• _EXTRACTED INFORMATION_:
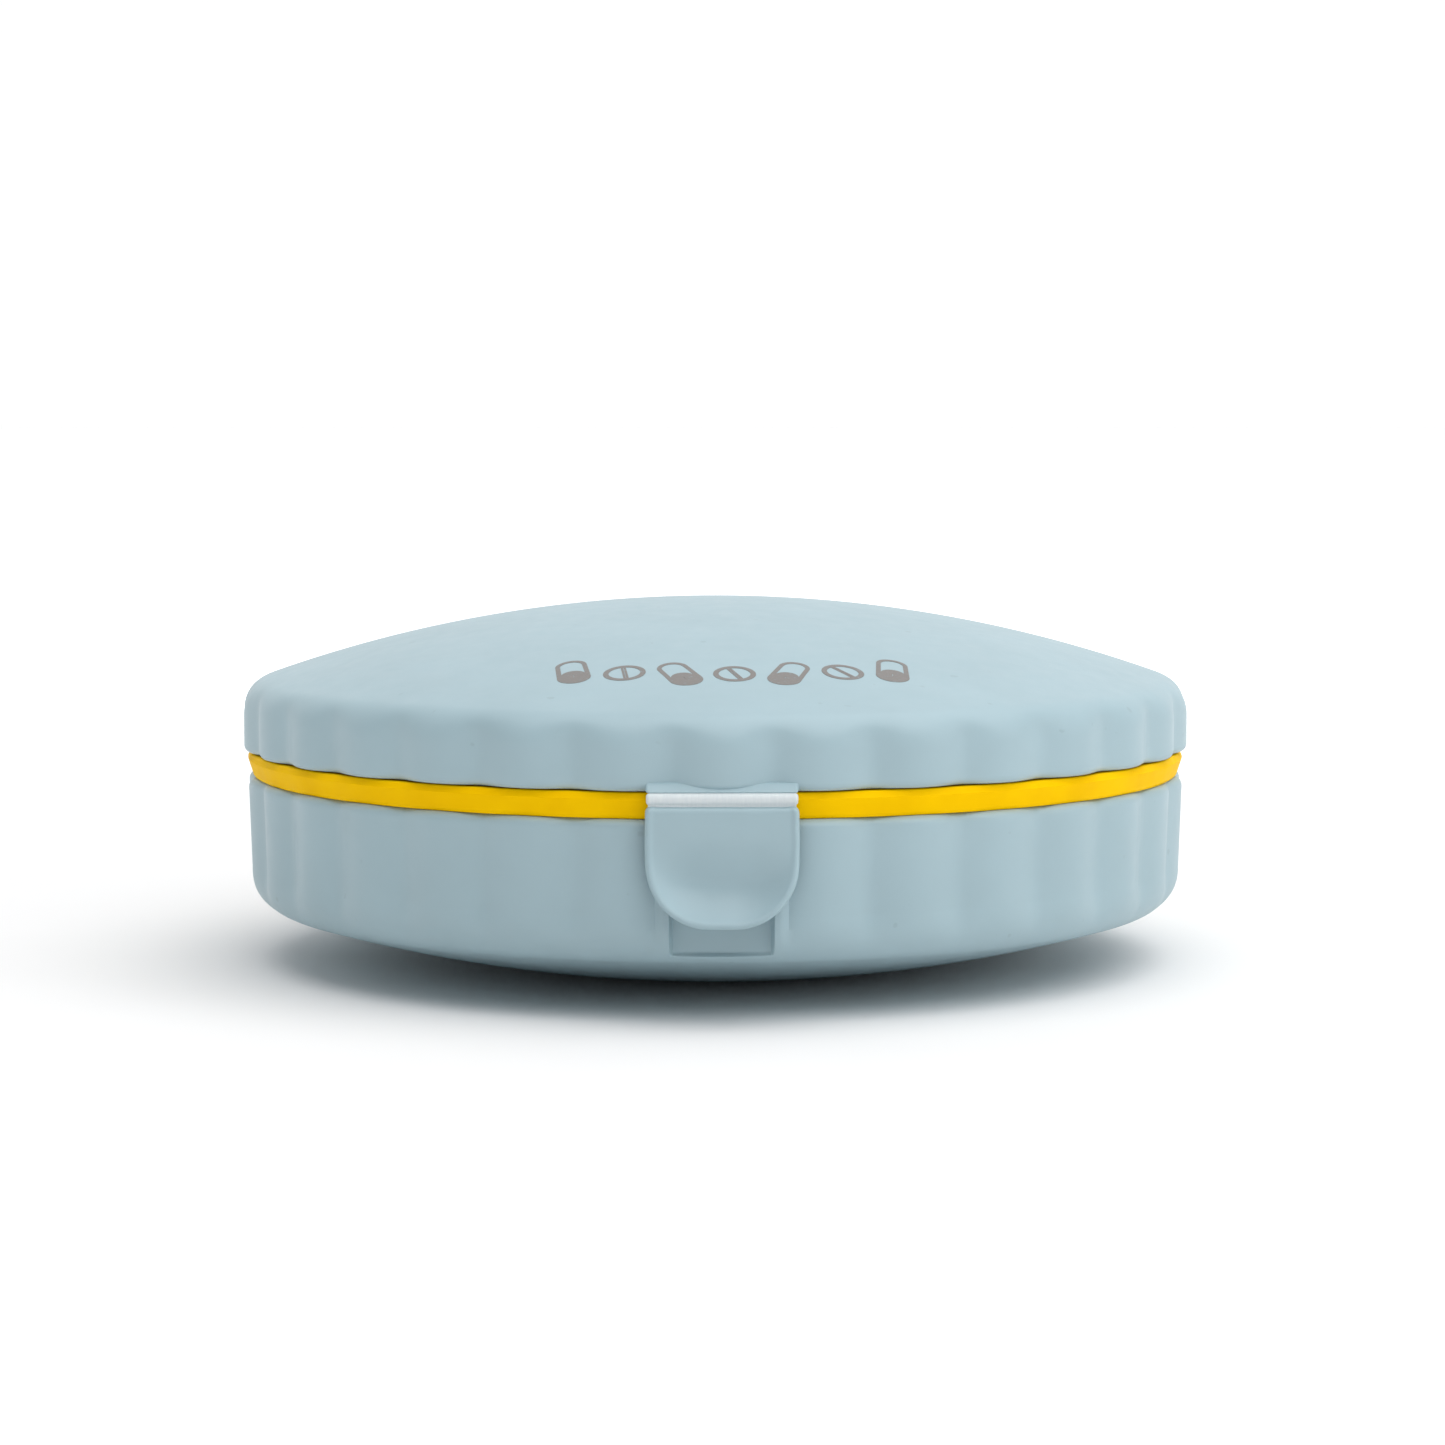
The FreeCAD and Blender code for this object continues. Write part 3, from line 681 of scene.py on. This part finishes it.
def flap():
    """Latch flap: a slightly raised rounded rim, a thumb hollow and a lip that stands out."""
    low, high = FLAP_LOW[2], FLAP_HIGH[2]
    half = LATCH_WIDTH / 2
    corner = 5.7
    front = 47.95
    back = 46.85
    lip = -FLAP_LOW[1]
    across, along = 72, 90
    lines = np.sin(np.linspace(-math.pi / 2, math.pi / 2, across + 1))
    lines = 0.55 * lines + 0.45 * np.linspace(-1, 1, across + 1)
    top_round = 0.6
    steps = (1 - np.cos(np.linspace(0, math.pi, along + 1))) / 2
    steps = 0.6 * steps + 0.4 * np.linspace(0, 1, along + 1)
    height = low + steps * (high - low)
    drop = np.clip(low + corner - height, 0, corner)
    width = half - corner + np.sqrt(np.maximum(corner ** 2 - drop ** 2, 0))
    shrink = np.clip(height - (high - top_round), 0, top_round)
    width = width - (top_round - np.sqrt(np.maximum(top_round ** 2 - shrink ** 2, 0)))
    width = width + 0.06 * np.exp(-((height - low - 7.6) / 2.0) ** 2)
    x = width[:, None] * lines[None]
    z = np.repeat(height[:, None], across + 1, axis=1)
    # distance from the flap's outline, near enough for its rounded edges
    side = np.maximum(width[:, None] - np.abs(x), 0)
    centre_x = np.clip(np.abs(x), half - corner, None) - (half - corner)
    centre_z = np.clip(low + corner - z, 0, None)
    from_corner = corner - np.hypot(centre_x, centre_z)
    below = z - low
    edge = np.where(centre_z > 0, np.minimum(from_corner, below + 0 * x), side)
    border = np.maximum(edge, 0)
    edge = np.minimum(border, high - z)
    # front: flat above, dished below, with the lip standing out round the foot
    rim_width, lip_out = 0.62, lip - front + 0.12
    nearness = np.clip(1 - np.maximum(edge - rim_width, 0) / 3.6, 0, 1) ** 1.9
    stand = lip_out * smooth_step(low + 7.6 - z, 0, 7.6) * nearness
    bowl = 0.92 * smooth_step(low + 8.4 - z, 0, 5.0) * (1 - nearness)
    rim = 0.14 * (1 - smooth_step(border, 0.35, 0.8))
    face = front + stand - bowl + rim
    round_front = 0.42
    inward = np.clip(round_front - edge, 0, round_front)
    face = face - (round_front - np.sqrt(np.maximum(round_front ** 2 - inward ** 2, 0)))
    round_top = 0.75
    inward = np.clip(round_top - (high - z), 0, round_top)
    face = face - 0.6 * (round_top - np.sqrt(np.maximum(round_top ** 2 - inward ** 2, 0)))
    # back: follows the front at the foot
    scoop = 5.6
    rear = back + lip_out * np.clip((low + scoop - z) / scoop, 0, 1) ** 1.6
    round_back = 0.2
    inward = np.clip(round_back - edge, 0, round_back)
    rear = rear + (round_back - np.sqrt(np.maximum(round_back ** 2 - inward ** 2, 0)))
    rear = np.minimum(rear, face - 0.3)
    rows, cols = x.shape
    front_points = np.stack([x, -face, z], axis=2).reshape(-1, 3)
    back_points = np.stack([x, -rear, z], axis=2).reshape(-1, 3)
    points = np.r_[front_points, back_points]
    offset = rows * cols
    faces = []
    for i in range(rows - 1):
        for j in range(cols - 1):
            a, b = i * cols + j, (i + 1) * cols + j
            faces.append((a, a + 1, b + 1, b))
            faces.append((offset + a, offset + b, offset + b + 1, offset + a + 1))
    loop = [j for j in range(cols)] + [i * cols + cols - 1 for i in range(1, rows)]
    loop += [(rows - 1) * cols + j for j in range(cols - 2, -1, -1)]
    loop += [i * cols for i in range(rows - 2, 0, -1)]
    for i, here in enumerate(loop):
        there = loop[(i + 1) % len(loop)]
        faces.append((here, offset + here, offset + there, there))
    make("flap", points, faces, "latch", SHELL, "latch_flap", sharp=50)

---

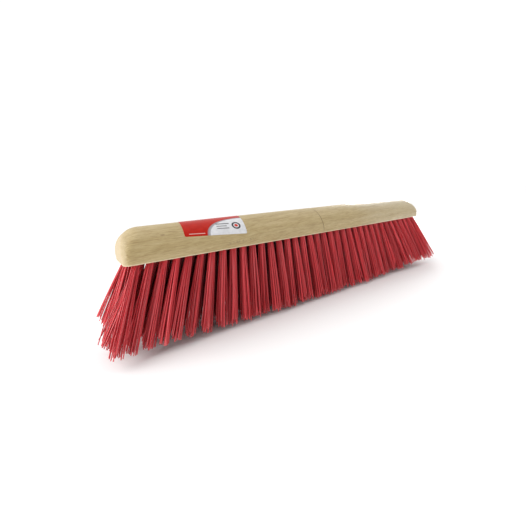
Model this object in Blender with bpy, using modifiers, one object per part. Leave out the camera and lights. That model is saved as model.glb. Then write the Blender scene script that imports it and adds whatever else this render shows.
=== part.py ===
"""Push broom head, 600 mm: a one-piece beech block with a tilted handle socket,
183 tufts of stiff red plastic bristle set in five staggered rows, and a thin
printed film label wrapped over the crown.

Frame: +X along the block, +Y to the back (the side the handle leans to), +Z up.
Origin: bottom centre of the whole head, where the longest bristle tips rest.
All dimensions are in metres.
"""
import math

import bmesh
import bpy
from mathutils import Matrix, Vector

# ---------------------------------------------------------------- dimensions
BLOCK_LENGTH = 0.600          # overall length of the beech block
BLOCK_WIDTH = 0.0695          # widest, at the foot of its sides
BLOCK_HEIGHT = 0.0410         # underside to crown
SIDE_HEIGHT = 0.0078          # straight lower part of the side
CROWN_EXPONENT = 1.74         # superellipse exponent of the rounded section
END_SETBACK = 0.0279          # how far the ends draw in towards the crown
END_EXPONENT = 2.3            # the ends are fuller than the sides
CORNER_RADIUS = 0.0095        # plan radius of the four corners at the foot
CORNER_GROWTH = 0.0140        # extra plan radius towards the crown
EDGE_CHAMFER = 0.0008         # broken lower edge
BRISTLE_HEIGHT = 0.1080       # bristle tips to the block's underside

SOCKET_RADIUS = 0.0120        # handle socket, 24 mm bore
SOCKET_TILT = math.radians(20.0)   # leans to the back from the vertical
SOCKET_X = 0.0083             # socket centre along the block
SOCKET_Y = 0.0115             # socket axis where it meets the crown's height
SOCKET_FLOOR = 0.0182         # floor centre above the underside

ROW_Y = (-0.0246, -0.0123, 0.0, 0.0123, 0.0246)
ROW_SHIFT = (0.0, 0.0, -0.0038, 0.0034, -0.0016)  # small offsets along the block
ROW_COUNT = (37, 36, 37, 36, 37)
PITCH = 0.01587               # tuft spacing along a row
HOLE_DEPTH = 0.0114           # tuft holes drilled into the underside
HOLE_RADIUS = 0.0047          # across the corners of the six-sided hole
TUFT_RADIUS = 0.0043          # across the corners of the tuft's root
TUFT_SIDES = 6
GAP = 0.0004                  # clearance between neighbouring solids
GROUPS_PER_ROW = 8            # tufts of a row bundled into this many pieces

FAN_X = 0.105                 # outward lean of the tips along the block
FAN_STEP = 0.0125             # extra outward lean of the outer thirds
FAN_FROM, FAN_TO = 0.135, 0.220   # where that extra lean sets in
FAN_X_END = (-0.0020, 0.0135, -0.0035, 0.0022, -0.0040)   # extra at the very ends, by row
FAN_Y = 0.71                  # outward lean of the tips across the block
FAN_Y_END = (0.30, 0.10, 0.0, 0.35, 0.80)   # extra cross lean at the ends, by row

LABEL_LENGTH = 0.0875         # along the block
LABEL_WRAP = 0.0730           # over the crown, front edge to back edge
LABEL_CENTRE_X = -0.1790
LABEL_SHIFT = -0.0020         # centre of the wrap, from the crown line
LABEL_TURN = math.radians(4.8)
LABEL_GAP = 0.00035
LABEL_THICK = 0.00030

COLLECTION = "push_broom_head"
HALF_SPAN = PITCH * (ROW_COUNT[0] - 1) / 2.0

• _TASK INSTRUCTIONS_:
Reproduce exactly the lines from the line with "Model this object" to the line with "from mathutils import Matrix, Vector", both end lines included.

• _TASK SOLUTION_:
Model this object in Blender with bpy, using modifiers, one object per part. Leave out the camera and lights. That model is saved as model.glb. Then write the Blender scene script that imports it and adds whatever else this render shows.
=== part.py ===
"""Push broom head, 600 mm: a one-piece beech block with a tilted handle socket,
183 tufts of stiff red plastic bristle set in five staggered rows, and a thin
printed film label wrapped over the crown.

Frame: +X along the block, +Y to the back (the side the handle leans to), +Z up.
Origin: bottom centre of the whole head, where the longest bristle tips rest.
All dimensions are in metres.
"""
import math

import bmesh
import bpy
from mathutils import Matrix, Vector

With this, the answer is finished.